9. So far as the other accused are concerned, however, no further leniency can be shown inasmuch as, each of them has only been sentenced to suffer rigorous imprisonment for one year for this offence. By no stretch of imagination the imposition of sentence of one year for an offence punishable under section 380 of the Indian Penal Code can be said to be severe and excessive. The sentence of one year for the offence in the present case also does not call for any interference considering the number and nature of the articles alleged to have been stolen from the house of the complainant and his wife, The order of sentence in respect of accused Nos. 1 to 4 to suffer rigorous imprisonment for one year and to pay a fine of Rs. 100/each in default, simple imprisonment for 15 days is, therefore, proper and called for no interference. 10. In the result, Criminal Revision Application No. 214 of 1989 partly succeeds.
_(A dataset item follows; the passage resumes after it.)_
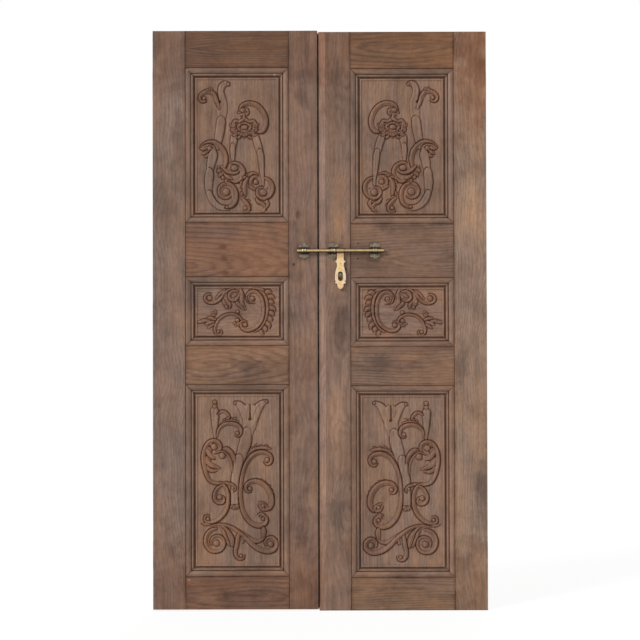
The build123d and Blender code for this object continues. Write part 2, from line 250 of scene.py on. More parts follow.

The orders of conviction and sentence of both the Courts against all the five accused under section 457 of the Indian Penal Code is hereby set aside and quashed and all the five accused stand acquitted of the offence under section 457, Indian Penal Code. The order of conviction of both the Courts for an offence punishable under section 380 - Indian Penal Code, against all these accused is confirmed. The order of sentence of both the Courts to suffer rigorous imprisonment for one year and a fine of Rs. 100/- each, in default, simple imprisonment for 15 days for an offence under section 380, Indian Penal Code, is also confirmed so far as the accused No. 1 to 4 are concerned. The order of sentence in respect of accused No. 5 Sow Yamunabai Deorao Shinde is modified and it is hereby ordered that, the accused No. 5 Sow Yemunabai Deorao Shinde shall suffer the sentence already undergone. Accused No.5, there fore, need not suffer to bail. Accused Nos. 1 to 4 to surrender to their bail so as the undergo the remaining sentence. The pre-trial period of detention of accused Nos. 1 to 4 shall be adjusted towards the substantive sentence pronounced in this case C under section 42B, Criminal Procedure Code. Rule made partly absolute. Appeal allowed partly.